After some more digging, I found that there are a couple of seemingly major inefficiencies caused by creating a Texture2D in a script.
For starters, this is the sort of code I’m talking about:
var texture = new Texture2D(width, height, format...);
texture.LoadRawTextureData(textureData);
texture.Apply(false, true);
Time-wise, this can be quite slow for a 2048x2048 32bpp texture. We’re talking something like 15ms to create a single texture as I’ve measured on my machine. That’s time spent blocking Unity’s main thread. Not good!!
More details below…
Issue 1: Redundant memory operations on main thread
The Texture2D constructor allocates a backing byte array, sized to the specified width, height and format. The malloc is followed by a memset, presumably all to 0’s. That’s all sort of expensive, and somewhat redundant if the next thing you are going to do is…
LoadRawTextureData(): From the API perspective, it seems like this method should just be a memcpy from the specified bytes to the texture data, but that isn’t the case. LoadRawTextureData causes another allocation to happen, (again sized to width x height x format) and then presumably the input bytes are written to this buffer. (And presumably the unused buffer has to be freed). Either way, using LoadRawTextureData causes this big additional memory allocation and it’s slow! 
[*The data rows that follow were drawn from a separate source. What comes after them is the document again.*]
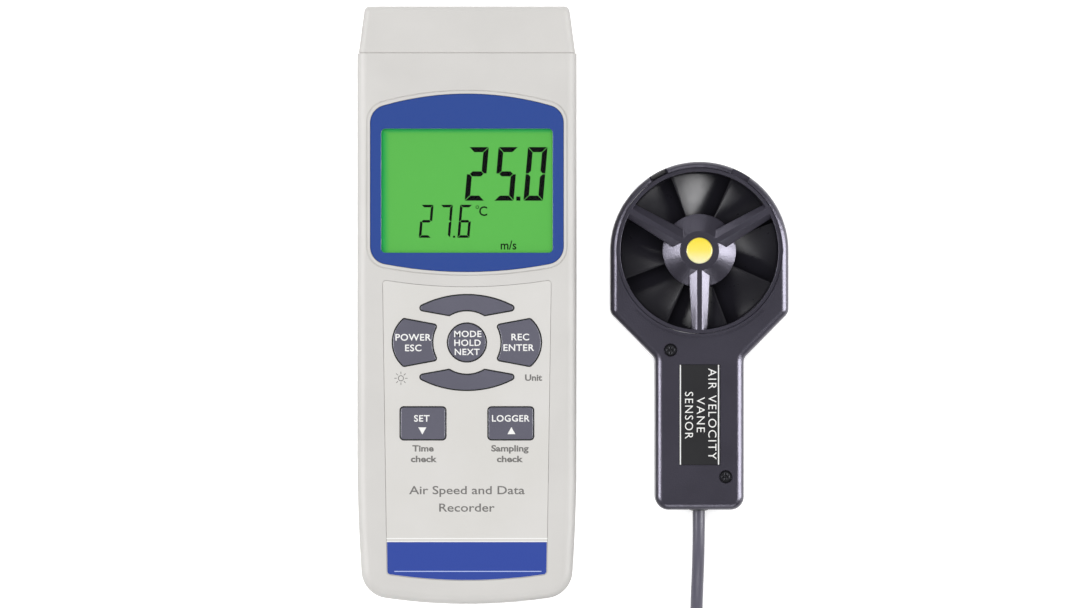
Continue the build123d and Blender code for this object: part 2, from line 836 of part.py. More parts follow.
with BuildPart() as card_socket:
    card_end_y = bottom_y + card_set_back
    socket_room = card_gap + card_socket_wall
    socket_outer = (card_size[0] + 2 * socket_room, card_size[2] + 2 * socket_room)
    socket_front_y = card_end_y + card_size[1] + card_gap + card_socket_wall - card_socket_length
    with BuildSketch(Plane.XZ.offset(-socket_front_y)):
        with Locations((0, card_height)):
            Rectangle(*socket_outer)
    extrude(amount=-card_socket_length)
    with BuildSketch(Plane.XZ.offset(-socket_front_y)):
        with Locations((0, card_height)):
            Rectangle(card_size[0] + 2 * card_gap, card_size[2] + 2 * card_gap)
    extrude(amount=card_socket_wall - card_socket_length, mode=Mode.SUBTRACT)
card_socket.part.label = "card_socket"
export_step(card_socket.part, "parts/card_socket.step")

with BuildPart() as memory_card:
    with BuildSketch(Plane.XY.offset(card_height - card_size[2] / 2)):
        with Locations((0, card_end_y + card_size[1] / 2)):
            Rectangle(card_size[0], card_size[1])
    extrude(amount=card_size[2])
    cut_corner = memory_card.edges().filter_by(Axis.Z).group_by(Axis.Y)[-1].sort_by(Axis.X)[-1]
    chamfer(cut_corner, card_cut_corner)
memory_card.part.label = "memory_card"
export_step(memory_card.part, "parts/memory_card.step")

# ================================================================ meter: back fittings
with BuildPart() as kickstand:
    with BuildSketch(Plane.XY.offset(stand_axis_z - stand_barrel_radius - stand_lip)):
        with Locations((0, (stand_bottom + stand_axis_y) / 2)):
            Rectangle(2 * stand_half_width, stand_axis_y - stand_bottom)
        with Locations((0, stand_bottom)):
            Circle(stand_notch_radius, mode=Mode.SUBTRACT)
    extrude(amount=stand_thickness)
    fillet(kickstand.edges().filter_by(Axis.Z).group_by(Axis.Y)[0], stand_corner_radius)
    with BuildSketch(Plane.YZ.offset(-stand_half_width)):
        with Locations((stand_axis_y, stand_axis_z)):
            Circle(stand_barrel_radius)
    extrude(amount=2 * stand_half_width)
    with BuildSketch(Plane.YZ.offset(-stand_half_width)):
        with Locations((stand_axis_y, stand_axis_z)):
            Circle(stand_pin_radius + stand_pin_clearance)
    extrude(amount=2 * stand_half_width, mode=Mode.SUBTRACT)
kickstand.part.label = "kickstand"
export_step(kickstand.part, "parts/kickstand.step")

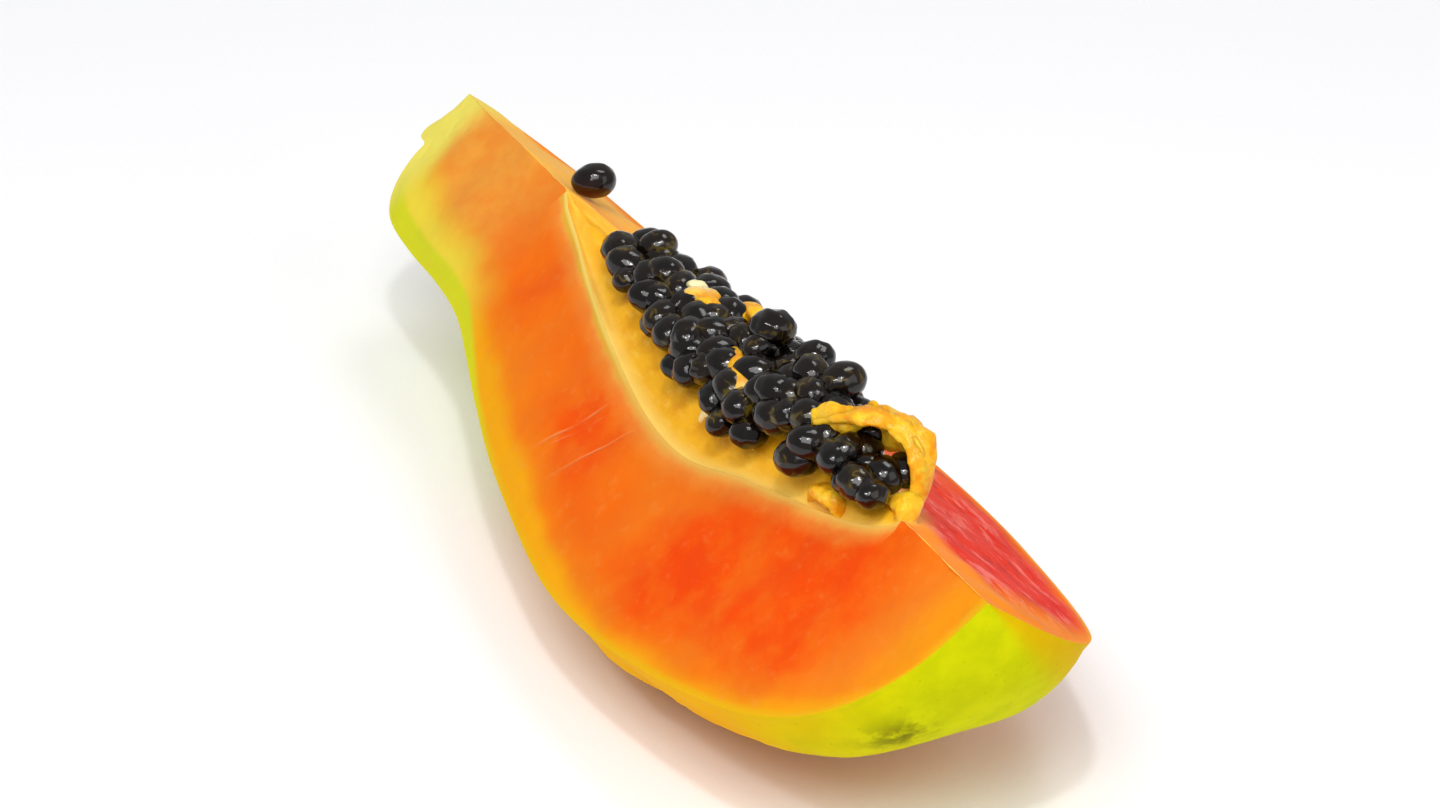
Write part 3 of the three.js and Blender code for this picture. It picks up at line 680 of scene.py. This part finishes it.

Edit: The mitigation I described below doesn’t actually work. You cannot modify GetRawTextureData’s returned byte[ ] array. Even after calling apply, any changes to this byte array are not reflected in the texture. In the future, using the NativeArray overload of GetRawTextureData may be faster. Right now, this is hamstrung by the fact that NativeArray.CopyFrom is extremely slow. It sounds like improvments are planned for that in 2018.3 though…
To mitigate this, GetRawTextureData can be used instead. This API returns the texture’s raw byte array. Now when you call this function, there isn’t an alloc, but I do see a memcpy. Presumably copying the bytes from the underlying native array to the managed array. That’s not great, but the memcpy seems to be relatively fast. Anyways, once you get back the byte[ ] array, use Array.Copy to copy the byte data into the texture.
The GetRawTextureData approach is faster than using LoadRawTextureData, at least for 2048x2048 textures on my setup. Again, it seems this saves a malloc. At the very least, it’s more memory friendly. On my setup though, it is ~20% faster than LoadRawTextureData.
csharp~~ ~~var texture = new Texture2D(width, height, format...); var rawTextureData = texture.GetRawTextureData(); Array.Copy(sourceTextureData, rawTextureData, sourceTextureData.Length); texture.Apply(false, true);~~ ~~
When you call Apply() and specify markNoLongerReadable = true, Unity frees the managed memory (as advertised). free’ing isn’t free though, at least in terms of time. It does show up in profiling. This seems reasonably unavoidable though.
Observations and issues:
-
Texture2D should have a way to construct with the byte data directly as well as a flag that specifies the texture data is not readable (rather than having to specify that in Apply). This sort of API should just result in one malloc and one memcpy. No memsets, no unecessary memcpy’s, and no frees (the GC will cleanup the input bytes[ ] if possible)… The profiling I’ve done indicates that memory management is where the time is being sunk, so reducing the mallocs and mem functions would be a big perf win.
-
What is the purpose of LoadRawTextureData? Maybe this is a vestige of older Unity, but it’s slower than just using GetRawTextureData and copying the bytes yourself. Not sure why one would (or should) ever use it.
Issue 2: Redundant texture operations on render thread
According to NVIDIA NSight tool, this is how Unity is uploading textures in the D3D11 renderer.
- D3D11CreateTexture2D for “Texture A”
// Create temporary texture, fill with initial bytes from Texture2D ctor, copy temp texture to A
- D3D11CreateTexture2D for “temp texture”
- Map/memcpy/Unmap initial pixels of texture
- CopySubResource “temp texture” to “Texture A”
// Create temporary texture, fill with bytes from LoadRawTetxtureData or Apply, copy temp texture to A
- D3D11CreateTexture2D for “temp texture”
- Map/memcpy/Unmap bytes from LoadRawTetxtureData
- CopySubResource"temp texture" to “Texture A”
These steps happen sequentially according to NSight. It isn’t spread out over multiple frames.
Issues with this:
-
For starters, the first temporary texture creation and subsequent copy is completely unnecessary. That data is going to be overwritten in the next set of commands…
-
Second of all, I don’t know why a temporary texture needs to be created at all??? Maybe this is some sort of trick, but why not map/unmap the pixels directly into texture A. That has got to be faster than creating a temporary texture and doing a copy via D3D…
Takeaways
It seems like there is some fairly low hanging optimizations to really improve this scripted texture loading scenario in Unity!
Without those sorts of changes to Unity though, here are some things that would help speed up the scripting side of things…
- Smaller textures → faster script execution. Memory management is the bottleneck.
- Use compressed textures if possible.
- Favor RGB24 over RGBA32 to reduce size.